As we rise in the ranks, we acquire more power. And with that, people are more likely to want to please us by listening more attentively, agreeing more, and laughing at our jokes. All of these tickle the ego. And when the ego is tickled, it grows. David Owen, the former British Foreign Secretary and a neurologist, and Jonathan Davidson, a professor of psychiatry and behavioral sciences at Duke University, call this the “hubris syndrome,” which they define as a “disorder of the possession of power, particularly power which has been associated with overwhelming success, held for a period of years.”

An unchecked ego can warp our perspective or twist our values. In the words of Jennifer Woo, CEO and chair of The Lane Crawford Joyce Group, Asia’s largest luxury retailer, “Managing our ego’s craving for fortune, fame, and influence is the prime responsibility of any leader.” When we’re caught in the grip of the ego’s craving for more power, we lose control. Ego makes us susceptible to manipulation; it narrows our field of vision; and it corrupts our behavior, often causing us to act against our values.

Our ego is like a target we carry with us. And like any target, the bigger it is, the more vulnerable it is to being hit. In this way, an inflated ego makes it easier for others to take advantage of us. Because our ego craves positive attention, it can make us susceptible to manipulation. It makes us predictable. When people know this, they can play to our ego. When we’re a victim of our own need to be seen as great, we end up being led into making decisions that may be detrimental to ourselves, our people, and our organization.

An inflated ego also corrupts our behavior. When we believe we’re the sole architects of our success, we tend to be ruder, more selfish, and more likely to interrupt others. This is especially true in the face of setbacks and criticism. In this way, an inflated ego prevents us from learning from our mistakes and creates a defensive wall that makes it difficult to appreciate the rich lessons we glean from failure.

Finally, an inflated ego narrows our vision. The ego always looks for information that confirms what it wants to believe. Basically, a big ego makes us have a strong confirmation bias. Because of this, we lose perspective and end up in a leadership bubble where we only see and hear what we want to. As a result, we lose touch with the people we lead, the culture we are a part of, and ultimately our clients and stakeholders.

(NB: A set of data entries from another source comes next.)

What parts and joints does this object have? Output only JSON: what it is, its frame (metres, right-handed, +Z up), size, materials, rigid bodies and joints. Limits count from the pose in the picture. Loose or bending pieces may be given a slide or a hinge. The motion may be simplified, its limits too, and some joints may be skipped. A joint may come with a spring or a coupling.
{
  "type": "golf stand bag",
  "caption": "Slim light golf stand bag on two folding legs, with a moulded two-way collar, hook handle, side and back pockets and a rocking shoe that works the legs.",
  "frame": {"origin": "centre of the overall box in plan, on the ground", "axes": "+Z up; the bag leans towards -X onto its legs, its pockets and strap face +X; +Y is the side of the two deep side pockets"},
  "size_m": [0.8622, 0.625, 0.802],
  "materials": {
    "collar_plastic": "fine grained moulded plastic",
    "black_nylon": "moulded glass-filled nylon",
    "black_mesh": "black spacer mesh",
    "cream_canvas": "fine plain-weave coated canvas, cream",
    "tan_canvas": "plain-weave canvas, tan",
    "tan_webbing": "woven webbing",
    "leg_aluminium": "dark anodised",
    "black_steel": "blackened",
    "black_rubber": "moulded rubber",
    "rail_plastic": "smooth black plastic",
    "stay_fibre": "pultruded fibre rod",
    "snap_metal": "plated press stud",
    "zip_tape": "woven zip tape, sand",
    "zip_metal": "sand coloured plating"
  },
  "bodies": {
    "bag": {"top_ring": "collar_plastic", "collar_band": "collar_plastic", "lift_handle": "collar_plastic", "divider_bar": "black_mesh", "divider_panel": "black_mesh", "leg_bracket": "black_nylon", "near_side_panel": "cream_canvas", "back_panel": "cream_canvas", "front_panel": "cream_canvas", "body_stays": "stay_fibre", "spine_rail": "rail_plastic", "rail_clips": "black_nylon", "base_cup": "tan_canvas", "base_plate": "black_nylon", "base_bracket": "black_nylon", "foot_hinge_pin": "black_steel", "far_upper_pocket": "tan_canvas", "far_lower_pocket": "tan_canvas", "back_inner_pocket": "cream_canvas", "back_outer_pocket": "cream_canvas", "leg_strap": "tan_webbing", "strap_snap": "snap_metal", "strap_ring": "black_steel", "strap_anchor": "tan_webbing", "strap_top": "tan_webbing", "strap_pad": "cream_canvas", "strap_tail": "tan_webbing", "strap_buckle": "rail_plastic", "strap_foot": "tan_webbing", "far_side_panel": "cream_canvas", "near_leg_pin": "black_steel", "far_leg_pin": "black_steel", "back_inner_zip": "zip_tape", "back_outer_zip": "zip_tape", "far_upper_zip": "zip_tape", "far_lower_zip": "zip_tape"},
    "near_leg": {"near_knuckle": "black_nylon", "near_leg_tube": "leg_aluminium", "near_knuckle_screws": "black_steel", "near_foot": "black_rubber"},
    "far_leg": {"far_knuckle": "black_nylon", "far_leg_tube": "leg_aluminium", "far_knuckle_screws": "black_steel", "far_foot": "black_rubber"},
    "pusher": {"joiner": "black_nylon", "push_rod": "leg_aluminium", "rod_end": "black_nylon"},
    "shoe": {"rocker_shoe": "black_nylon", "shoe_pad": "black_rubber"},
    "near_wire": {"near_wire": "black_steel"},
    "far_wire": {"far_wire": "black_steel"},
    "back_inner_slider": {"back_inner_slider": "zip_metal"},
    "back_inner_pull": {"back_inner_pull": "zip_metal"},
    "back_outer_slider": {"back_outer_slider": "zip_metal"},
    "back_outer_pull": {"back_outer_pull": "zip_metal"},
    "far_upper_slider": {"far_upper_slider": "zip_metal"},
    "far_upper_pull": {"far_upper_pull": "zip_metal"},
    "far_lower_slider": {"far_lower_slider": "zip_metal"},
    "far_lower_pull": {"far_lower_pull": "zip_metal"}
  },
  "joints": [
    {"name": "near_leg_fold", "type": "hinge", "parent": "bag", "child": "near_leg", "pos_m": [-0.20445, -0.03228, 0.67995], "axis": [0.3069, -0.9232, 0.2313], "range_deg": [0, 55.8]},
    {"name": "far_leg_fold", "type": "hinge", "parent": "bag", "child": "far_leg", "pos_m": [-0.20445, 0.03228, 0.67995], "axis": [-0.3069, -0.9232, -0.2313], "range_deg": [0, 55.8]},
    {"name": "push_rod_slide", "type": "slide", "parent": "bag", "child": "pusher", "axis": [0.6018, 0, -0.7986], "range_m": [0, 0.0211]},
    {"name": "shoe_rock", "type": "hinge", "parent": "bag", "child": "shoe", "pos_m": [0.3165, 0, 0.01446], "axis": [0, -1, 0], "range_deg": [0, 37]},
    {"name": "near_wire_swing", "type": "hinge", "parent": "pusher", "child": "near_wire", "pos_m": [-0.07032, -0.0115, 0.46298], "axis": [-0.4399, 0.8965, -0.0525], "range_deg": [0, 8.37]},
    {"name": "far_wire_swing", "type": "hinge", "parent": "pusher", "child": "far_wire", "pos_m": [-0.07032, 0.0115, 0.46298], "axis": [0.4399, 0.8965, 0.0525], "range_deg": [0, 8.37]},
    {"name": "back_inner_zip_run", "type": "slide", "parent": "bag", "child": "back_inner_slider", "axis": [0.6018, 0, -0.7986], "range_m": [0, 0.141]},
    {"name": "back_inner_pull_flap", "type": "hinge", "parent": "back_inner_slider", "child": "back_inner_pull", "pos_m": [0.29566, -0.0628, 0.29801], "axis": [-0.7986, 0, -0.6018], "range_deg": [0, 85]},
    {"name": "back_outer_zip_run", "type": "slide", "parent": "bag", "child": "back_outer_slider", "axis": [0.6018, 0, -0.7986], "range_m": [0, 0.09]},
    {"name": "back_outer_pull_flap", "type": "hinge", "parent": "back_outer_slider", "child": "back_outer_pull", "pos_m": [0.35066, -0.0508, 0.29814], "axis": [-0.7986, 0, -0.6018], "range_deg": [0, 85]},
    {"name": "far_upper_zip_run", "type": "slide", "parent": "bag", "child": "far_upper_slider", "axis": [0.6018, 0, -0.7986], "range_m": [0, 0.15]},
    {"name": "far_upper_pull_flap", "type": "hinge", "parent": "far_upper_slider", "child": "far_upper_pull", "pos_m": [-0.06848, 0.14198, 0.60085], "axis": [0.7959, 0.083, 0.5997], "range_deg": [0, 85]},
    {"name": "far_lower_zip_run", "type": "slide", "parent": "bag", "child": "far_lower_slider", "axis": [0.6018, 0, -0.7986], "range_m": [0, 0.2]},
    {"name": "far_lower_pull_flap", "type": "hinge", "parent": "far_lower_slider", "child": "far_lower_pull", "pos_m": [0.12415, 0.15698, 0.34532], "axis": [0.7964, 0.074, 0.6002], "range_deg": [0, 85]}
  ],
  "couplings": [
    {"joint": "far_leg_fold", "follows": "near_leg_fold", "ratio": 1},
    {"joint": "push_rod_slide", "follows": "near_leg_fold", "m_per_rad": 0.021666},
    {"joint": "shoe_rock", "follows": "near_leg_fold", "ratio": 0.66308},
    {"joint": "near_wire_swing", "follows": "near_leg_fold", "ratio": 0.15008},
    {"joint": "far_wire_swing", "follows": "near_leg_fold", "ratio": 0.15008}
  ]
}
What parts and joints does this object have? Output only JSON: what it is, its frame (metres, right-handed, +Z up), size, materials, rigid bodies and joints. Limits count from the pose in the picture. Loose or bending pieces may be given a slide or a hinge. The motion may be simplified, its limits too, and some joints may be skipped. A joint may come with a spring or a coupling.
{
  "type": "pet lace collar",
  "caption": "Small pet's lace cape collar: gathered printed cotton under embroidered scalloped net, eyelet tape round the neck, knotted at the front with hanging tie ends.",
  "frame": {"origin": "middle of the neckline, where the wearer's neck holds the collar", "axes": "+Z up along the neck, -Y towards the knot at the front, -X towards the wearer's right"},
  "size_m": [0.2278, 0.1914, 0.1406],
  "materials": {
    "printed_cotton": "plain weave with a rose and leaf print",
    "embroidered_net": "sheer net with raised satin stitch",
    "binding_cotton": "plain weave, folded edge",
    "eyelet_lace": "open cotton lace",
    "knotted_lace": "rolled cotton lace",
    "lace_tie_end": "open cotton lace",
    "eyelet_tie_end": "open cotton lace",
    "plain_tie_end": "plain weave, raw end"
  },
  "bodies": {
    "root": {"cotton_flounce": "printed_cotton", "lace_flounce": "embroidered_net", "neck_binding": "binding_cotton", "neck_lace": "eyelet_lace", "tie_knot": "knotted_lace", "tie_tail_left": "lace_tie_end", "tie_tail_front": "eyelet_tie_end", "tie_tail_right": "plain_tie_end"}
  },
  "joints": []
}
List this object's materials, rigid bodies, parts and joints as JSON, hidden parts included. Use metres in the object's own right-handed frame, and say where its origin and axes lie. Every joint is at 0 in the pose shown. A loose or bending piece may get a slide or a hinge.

Breaking free of an overly protective or inflated ego and avoiding the leadership bubble is an important and challenging job. It requires selflessness, reflection, and courage. Here are a few tips that will help you:

  • Consider the perks and privileges you are being offered in your role. Some of them enable you to do your job effectively. That’s great. But some of them are simply perks to promote your status and power and ultimately ego. Consider which of your privileges you can let go of. It could be the reserved parking spot or, like in Cees ‘t Hart’s case, a special pass for the elevator.
  • Support, develop, and work with people who won’t feed your ego. Hire smart people with the confidence to speak up. Humility and gratitude are cornerstones of selflessness. Make a habit of taking a moment at the end of each day to reflect on all the people that were part of making you successful on that day. This helps you develop a natural sense of humility, by seeing how you are not the only cause of your success. And end the reflection by actively sending a message of gratitude to those people.
  • The inflated ego that comes with success — the bigger salary, the nicer office, the easy laughs — often makes us feel as if we’ve found the eternal answer to being a leader. But the reality is, we haven’t. Leadership is about people, and people change every day. If we believe we’ve found the universal key to leading people, we’ve just lost it. If we let our ego determine what we see, what we hear, and what we believe, we’ve let our past success damage our future success.